Different studio this time though. The right people are working on it. Fallout, Planescape, IWD … I probably will not pre-order but I will be an early adopter.

Who gives a shit about tweaking the number of leaves, number of branches, thinkness and so on?

Who gives a shit about having realistic looking trees? So who gives a shit about being able to customize the environment beside swapping tileset?

Someone does or they wouldn’t have put all that work to add all those possibilities.

The thread started quoting the possibility to finally break the environment into individual items. And it’s exactly the same idea that is applied to the trees. This is what we were discussing.

I’m a HUGE fanboi of the new Obsidan studio, their old stuff and KOTOR II. I absolutely can’t wait for NWN2 after reading the previews about the game and the engine.

Who gives a shit about tweaking the number of leaves, number of branches, thinkness and so on?

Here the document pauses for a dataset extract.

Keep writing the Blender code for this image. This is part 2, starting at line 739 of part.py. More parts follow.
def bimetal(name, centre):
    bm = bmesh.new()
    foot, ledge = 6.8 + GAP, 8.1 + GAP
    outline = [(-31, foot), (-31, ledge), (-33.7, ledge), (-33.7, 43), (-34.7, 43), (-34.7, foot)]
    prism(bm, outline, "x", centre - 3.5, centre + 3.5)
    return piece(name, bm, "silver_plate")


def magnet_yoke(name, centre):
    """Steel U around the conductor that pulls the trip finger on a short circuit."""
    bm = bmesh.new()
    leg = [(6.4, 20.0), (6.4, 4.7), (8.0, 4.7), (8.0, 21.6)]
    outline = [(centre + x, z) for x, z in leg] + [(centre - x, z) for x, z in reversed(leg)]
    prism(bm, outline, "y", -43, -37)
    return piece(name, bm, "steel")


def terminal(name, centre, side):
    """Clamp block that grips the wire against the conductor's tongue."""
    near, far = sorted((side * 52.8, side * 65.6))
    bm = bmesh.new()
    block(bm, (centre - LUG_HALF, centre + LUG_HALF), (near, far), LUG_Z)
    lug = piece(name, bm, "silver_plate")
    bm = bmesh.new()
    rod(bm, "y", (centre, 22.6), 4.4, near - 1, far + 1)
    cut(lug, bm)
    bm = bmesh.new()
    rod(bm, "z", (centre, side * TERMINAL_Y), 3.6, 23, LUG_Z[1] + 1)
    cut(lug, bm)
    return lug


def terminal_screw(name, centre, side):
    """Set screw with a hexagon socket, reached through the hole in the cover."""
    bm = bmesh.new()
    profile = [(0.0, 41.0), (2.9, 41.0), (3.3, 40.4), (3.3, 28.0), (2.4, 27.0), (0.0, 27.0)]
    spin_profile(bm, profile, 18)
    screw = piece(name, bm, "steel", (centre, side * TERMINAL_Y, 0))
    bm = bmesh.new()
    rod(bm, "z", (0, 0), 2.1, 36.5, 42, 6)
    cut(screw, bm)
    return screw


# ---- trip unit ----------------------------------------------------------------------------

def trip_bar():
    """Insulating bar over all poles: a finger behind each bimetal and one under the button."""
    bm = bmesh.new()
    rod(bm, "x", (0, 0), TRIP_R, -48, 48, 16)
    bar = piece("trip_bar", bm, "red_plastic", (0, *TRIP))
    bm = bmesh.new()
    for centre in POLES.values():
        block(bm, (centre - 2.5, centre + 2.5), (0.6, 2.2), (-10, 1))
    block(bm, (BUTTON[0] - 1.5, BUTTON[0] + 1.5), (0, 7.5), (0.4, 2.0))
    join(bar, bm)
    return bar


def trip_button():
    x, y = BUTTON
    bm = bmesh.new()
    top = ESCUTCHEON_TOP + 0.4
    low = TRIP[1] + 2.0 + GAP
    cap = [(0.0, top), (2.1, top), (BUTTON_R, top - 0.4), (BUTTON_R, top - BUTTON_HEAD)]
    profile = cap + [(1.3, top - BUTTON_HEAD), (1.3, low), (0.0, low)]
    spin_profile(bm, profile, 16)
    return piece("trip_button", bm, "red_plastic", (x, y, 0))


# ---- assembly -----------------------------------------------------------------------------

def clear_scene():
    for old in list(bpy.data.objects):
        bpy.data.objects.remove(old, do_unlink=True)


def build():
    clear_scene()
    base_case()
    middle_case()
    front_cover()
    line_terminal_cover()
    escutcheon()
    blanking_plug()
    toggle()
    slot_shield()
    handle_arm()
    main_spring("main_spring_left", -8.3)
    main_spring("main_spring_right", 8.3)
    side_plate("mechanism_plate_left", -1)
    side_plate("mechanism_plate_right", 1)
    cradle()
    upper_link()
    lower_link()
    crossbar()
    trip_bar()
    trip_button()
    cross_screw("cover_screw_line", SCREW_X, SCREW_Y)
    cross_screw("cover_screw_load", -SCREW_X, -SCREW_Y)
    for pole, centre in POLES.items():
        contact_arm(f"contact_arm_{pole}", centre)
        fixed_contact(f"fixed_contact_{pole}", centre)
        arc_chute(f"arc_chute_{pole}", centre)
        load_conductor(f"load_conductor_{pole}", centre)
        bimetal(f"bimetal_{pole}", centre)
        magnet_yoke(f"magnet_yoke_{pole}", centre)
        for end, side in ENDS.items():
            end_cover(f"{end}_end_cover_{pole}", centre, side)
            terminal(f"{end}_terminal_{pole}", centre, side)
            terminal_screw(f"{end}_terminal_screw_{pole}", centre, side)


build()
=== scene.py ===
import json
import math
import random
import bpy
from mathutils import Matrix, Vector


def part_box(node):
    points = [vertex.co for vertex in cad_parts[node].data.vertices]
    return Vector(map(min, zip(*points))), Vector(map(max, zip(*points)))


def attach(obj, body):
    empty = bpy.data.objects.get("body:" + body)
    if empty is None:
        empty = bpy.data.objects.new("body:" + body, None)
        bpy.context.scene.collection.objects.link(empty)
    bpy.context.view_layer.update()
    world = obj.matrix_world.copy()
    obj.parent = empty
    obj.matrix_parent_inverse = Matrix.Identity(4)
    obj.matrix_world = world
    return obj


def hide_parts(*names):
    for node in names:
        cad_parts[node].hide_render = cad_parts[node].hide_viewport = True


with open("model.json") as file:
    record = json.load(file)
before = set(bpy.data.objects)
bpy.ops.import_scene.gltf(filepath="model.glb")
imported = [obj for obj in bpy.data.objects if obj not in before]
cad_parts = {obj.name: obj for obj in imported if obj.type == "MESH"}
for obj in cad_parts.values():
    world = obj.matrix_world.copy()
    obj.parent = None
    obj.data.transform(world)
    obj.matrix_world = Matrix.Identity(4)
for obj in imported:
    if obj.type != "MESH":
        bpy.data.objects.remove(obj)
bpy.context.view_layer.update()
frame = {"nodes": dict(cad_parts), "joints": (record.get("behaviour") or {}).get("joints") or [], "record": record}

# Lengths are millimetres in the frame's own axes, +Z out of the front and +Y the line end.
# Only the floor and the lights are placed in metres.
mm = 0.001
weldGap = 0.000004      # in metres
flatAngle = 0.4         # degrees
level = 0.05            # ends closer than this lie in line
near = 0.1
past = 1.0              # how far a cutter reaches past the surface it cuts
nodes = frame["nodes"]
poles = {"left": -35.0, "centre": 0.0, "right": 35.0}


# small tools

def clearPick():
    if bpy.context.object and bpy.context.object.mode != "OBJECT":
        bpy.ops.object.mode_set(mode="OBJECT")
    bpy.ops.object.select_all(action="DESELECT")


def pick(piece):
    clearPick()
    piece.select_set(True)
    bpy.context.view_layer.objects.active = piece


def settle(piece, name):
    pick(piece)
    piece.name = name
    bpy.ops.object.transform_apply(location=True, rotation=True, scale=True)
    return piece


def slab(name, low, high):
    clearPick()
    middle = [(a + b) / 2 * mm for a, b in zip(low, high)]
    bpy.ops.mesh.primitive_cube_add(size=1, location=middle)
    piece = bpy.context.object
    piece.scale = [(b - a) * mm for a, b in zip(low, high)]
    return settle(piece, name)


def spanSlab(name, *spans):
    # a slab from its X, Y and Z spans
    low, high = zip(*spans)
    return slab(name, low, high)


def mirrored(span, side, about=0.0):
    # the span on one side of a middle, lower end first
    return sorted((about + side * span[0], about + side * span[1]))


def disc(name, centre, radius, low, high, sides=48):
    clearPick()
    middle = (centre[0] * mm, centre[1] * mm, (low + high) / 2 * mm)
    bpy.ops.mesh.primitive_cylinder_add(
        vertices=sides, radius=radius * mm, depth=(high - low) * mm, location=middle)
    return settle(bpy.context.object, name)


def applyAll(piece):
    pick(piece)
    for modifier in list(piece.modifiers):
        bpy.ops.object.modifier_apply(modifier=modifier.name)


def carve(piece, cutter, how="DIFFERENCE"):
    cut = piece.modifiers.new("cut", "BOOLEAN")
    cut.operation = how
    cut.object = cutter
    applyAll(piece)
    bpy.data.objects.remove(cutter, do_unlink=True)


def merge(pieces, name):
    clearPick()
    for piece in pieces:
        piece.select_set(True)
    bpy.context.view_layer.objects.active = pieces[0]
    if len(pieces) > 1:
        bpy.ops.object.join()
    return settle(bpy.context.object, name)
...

Who gives a shit about having realistic looking trees? So who gives a shit about being able to customize the environment beside swapping tileset?

Someone does or they wouldn’t have put all that work to add all those possibilities.

The thread started quoting the possibility to finally break the environment into individual items. And it’s exactly the same idea that is applied to the trees. This is what we were discussing.[/quote]

You weren’t even satisfied with that. You wanted “freely bending branches”, which as you know is more than just graphical difference and is a whole fuckton of physics work - for what good reason?